Das LG wies den An­trag zurück. Auf die Be­schwerde des Klägers gab das OLG dem An­trag statt. Die Ent­schei­dung ist rechtskräftig.

Die Gründe:
Die Vor­aus­set­zun­gen für den Er­lass ei­ner Un­ter­sa­gungs­verfügung und da­mit ei­nes Wer­be­ver­bots lie­gen vor. Dies folgt aus §§ 8 Abs. 3 Nr.2, 3, 3a UWG und § 7 Abs. 1 HWG. Bei der Wer­bung han­delt es sich um eine un­lau­tere ge­schäft­li­che Hand­lung, da die kos­ten­lose Ab­gabe von Bril­len ge­gen § 7 Abs.1 HWG verstößt.

Nach die­ser Vor­schrift ist es un­zulässig, Zu­wen­dun­gen und sons­tige Wer­be­ga­ben (Wa­ren oder Leis­tun­gen) für Me­di­zin­pro­dukte wie Bril­len an­zu­bie­ten, an­zukündi­gen oder zu gewähren, so­weit die Wer­be­mit­tel nicht un­ter die dort ge­nann­ten Aus­nah­me­tat­bestände fal­len. Im Streit­fall liegt auch eine von dem Ver­bot er­fasste Pro­dukt­wer­bung vor, da das Op­tik­un­ter­neh­men da­mit für sein Pro­duktsor­ti­ment mit be­stimm­ten Kol­lek­tio­nen und Gläsern ei­ner be­stimm­ten Marke wirbt. Da­her liegt nicht bloß eine all­ge­meine Fir­men­wer­bung vor, die nach dem HWG er­laubt ist.

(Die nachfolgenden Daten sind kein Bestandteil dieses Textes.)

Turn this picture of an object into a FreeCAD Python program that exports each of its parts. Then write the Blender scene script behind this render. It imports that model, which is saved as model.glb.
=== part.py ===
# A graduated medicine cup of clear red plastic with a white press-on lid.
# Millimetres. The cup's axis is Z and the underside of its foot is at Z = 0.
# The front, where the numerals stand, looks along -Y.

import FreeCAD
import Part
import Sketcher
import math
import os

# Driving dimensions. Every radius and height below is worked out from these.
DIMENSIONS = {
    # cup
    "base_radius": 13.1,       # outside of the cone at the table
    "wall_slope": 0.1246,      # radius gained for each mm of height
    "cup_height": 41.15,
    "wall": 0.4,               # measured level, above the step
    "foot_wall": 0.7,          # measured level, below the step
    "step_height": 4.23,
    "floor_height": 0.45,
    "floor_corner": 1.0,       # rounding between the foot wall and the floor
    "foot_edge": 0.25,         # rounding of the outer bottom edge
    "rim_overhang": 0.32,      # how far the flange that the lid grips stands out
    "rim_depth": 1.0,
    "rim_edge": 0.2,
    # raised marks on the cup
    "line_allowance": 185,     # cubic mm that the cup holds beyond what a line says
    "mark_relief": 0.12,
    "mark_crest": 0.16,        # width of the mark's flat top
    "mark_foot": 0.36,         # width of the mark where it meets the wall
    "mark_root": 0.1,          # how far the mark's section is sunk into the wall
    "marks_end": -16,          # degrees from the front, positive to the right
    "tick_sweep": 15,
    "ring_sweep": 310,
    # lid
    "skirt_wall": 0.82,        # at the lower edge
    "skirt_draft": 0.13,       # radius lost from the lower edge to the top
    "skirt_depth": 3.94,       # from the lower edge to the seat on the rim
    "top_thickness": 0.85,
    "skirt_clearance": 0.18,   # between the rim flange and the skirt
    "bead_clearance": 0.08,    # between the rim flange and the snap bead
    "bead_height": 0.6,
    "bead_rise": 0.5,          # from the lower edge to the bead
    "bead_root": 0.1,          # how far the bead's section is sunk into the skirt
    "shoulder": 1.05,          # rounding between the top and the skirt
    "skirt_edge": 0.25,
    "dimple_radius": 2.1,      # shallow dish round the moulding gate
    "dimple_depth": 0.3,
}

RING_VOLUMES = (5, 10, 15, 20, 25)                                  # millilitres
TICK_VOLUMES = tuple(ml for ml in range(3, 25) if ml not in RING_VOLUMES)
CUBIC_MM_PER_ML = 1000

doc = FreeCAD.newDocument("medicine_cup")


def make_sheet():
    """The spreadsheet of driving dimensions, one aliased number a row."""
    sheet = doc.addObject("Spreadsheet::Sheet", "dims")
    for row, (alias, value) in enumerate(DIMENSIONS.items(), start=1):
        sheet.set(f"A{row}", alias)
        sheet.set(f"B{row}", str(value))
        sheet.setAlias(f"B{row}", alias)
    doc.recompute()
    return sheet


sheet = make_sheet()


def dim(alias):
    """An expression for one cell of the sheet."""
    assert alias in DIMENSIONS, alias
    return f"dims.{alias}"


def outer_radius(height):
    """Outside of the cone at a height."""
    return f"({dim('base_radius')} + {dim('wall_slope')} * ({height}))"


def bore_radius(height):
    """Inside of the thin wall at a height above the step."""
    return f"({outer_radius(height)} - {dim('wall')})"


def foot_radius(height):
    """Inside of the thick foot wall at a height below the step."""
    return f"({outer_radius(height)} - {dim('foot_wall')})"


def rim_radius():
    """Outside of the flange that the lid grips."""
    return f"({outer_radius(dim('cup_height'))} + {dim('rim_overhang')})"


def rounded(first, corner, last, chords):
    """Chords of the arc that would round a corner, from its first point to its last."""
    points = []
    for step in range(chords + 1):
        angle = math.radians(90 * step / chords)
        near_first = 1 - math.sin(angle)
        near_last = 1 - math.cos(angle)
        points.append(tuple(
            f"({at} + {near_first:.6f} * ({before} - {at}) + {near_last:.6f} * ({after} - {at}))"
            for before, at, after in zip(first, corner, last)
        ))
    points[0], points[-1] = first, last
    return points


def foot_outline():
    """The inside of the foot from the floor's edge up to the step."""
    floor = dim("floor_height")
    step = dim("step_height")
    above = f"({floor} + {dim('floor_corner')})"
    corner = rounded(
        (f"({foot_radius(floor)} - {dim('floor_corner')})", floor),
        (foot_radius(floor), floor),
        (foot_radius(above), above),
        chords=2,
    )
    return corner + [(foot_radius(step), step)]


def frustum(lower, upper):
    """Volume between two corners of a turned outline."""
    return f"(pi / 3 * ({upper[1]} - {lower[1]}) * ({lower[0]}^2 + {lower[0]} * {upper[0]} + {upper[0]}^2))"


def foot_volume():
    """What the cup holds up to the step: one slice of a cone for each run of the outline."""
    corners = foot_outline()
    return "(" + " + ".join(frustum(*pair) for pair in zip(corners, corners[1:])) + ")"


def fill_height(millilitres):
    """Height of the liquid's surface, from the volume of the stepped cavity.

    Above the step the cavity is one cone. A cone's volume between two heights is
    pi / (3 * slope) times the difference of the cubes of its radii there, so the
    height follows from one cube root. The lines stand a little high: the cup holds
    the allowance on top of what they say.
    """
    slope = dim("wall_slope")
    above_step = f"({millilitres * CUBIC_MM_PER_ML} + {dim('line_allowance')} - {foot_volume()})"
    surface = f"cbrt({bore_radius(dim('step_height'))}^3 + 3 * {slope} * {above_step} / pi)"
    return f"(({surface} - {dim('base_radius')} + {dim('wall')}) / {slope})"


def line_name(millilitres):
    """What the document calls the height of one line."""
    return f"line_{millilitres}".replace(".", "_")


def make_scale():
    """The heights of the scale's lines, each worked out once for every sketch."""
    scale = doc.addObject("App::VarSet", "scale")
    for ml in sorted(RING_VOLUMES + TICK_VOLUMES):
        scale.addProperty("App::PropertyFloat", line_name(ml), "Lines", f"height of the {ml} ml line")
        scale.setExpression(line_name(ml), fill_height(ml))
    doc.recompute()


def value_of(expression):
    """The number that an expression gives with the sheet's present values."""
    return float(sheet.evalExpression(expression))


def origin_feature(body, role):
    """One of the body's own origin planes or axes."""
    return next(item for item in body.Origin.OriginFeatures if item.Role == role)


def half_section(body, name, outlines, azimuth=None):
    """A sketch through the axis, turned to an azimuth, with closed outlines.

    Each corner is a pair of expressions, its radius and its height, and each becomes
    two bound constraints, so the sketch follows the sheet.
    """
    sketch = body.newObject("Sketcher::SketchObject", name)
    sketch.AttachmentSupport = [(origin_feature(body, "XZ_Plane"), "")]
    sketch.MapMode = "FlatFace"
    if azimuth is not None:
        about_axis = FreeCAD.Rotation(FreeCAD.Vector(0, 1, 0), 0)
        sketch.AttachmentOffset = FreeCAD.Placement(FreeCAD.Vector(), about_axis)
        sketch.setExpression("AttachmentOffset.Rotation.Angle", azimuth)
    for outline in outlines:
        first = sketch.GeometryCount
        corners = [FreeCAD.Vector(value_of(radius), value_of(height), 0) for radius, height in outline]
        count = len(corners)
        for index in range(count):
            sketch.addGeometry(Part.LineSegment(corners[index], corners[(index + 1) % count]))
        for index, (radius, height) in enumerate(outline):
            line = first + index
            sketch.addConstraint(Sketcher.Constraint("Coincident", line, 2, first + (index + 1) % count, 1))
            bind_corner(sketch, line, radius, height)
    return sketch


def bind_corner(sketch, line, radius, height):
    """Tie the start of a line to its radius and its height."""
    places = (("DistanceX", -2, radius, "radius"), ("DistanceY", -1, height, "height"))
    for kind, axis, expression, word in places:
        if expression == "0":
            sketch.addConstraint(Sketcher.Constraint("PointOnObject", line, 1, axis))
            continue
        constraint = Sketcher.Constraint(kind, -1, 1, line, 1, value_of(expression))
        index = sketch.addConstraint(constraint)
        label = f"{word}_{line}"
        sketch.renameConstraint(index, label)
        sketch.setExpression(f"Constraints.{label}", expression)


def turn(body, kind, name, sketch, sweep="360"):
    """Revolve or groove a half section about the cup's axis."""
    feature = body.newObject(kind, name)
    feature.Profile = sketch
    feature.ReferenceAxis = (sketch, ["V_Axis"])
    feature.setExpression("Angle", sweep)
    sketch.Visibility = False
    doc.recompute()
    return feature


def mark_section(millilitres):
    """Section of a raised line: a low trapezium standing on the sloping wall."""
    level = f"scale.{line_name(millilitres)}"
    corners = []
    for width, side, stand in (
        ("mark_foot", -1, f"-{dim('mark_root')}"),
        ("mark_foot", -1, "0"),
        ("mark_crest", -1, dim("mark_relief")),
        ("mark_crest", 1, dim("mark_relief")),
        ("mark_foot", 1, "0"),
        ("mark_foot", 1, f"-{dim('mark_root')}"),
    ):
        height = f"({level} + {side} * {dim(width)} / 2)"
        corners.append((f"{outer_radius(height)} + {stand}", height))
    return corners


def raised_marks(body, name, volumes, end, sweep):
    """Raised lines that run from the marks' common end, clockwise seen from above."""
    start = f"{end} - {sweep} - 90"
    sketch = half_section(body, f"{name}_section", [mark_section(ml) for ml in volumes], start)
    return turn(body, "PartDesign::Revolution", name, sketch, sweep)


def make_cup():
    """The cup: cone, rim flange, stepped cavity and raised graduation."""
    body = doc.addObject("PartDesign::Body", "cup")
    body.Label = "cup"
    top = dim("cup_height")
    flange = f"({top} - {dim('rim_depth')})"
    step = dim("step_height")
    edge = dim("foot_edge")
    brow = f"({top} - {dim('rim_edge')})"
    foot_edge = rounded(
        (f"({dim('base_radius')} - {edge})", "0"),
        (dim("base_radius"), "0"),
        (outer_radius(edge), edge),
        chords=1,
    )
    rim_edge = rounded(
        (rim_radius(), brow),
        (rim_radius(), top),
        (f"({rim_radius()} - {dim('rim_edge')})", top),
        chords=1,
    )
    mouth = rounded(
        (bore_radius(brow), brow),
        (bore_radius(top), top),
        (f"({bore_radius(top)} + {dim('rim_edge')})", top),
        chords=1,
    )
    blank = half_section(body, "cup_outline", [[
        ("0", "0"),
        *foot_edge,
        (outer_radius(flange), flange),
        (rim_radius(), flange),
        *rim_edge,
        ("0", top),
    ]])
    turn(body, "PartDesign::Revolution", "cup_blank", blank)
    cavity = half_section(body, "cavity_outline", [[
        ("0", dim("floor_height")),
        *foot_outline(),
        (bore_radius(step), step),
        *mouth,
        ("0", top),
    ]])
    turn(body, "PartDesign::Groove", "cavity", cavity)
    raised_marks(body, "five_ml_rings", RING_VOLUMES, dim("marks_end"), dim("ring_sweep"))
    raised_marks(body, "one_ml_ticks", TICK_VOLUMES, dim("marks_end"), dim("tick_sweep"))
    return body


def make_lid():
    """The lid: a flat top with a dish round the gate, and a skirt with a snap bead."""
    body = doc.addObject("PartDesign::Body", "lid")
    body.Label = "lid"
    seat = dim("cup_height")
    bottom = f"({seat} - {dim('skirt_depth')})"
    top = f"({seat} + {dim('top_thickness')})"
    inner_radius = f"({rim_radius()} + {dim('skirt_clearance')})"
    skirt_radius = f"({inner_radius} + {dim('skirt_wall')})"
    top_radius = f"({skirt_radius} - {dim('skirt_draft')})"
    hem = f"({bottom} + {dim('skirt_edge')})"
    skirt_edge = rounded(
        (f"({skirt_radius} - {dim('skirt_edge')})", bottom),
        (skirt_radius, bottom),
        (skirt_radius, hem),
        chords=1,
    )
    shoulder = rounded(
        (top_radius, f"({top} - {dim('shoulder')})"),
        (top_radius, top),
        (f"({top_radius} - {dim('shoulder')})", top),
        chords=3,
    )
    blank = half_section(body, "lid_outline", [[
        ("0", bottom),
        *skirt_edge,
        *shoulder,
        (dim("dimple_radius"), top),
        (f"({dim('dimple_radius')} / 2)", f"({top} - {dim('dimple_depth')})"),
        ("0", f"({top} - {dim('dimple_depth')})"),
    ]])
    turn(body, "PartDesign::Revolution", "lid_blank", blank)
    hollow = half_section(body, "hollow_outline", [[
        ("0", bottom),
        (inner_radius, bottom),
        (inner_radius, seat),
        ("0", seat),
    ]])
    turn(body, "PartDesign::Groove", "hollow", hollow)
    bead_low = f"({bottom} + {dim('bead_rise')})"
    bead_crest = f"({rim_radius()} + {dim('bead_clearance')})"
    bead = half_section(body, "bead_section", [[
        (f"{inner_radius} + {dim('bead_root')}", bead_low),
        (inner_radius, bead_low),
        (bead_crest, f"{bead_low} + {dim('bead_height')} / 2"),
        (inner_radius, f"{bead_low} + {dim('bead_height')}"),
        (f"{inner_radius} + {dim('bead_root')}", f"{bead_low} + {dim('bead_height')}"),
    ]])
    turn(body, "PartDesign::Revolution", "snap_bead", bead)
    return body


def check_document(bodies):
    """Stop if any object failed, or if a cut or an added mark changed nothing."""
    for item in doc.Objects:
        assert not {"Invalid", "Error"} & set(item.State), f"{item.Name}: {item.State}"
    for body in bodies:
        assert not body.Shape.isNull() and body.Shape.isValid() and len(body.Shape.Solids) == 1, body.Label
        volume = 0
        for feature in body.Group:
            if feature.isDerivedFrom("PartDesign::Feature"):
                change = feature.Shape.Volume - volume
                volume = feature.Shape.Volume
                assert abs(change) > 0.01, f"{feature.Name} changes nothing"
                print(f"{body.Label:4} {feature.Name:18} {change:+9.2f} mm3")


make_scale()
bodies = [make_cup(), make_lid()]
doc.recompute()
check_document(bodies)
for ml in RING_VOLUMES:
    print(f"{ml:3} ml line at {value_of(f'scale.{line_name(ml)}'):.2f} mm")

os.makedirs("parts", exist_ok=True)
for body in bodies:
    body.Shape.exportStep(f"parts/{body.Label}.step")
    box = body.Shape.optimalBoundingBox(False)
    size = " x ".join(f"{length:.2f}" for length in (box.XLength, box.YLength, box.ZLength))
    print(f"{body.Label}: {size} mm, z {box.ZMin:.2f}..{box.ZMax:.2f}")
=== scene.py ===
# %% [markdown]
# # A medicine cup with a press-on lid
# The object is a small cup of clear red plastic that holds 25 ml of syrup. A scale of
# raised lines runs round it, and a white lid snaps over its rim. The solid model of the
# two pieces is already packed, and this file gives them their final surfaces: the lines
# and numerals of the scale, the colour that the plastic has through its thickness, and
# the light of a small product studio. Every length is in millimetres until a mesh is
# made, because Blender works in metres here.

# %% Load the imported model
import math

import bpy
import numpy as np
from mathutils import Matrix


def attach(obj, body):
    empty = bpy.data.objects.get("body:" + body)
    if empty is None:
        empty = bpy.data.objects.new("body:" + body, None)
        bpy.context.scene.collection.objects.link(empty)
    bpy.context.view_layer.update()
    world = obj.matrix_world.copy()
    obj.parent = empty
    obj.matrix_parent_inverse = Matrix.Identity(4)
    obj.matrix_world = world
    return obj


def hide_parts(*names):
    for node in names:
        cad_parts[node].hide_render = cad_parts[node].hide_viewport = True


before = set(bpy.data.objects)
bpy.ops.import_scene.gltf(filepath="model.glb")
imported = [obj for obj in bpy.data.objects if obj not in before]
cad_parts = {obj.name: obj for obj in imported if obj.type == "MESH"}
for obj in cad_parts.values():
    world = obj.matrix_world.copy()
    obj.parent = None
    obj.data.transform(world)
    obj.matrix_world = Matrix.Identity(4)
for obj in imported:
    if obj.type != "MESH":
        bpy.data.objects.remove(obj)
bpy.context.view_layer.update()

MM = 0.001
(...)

Zu­dem han­delt es sich bei der kos­ten­lo­sen Ab­gabe ei­ner Brille, auch im Rah­men ei­ner Dan­kes­ak­tion für "Corona-Hel­den", um eine Wer­be­gabe i.S.v. § 7 Abs. 1 Satz 1 HWG. Von ihr geht die ab­strakte Ge­fahr ei­ner un­sach­li­chen Be­ein­flus­sung der Wer­be­adres­sa­ten aus. Nach der Recht­spre­chung des BGH wird eine un­mit­tel­bare Kopp­lung zwi­schen dem Er­halt der Wer­be­gabe und ei­ner Kauf­ent­schei­dung für das Be­ste­hen der Ge­fahr ei­ner un­sach­li­chen Be­ein­flus­sung nicht vor­aus­ge­setzt. Viel­mehr sind hier die Grundsätze der sog. Pu­bli­kums­wer­bung an­zu­wen­den, wo­nach al­lein die ab­strakte Ge­fahr ei­ner un­sach­li­chen Be­ein­flus­sung des Be­schenk­ten aus­reicht.

Diese Ge­fahr liegt vor­lie­gend nicht darin begründet, dass der von der Wer­bung an­ge­spro­chene Adres­sat eine Ent­schei­dung über eine von ihm zu be­zah­lende Leis­tung trifft, die er sonst nicht in An­spruch ge­nom­men hätte, son­dern darin, dass er sich für die Leis­tung (Bril­len­ge­stell und Glas) ent­schei­det, ohne die Pro­dukte der Mit­be­wer­ber in seine Ent­schei­dung ein­zu­be­zie­hen. Da­ne­ben er­scheint es denk­bar, dass die Be­schenk­ten aus Dank­bar­keit wei­tere Bril­len der Be­klag­ten, wie etwa eine Son­nen­brille, kos­ten­pflich­tig er­wer­ben.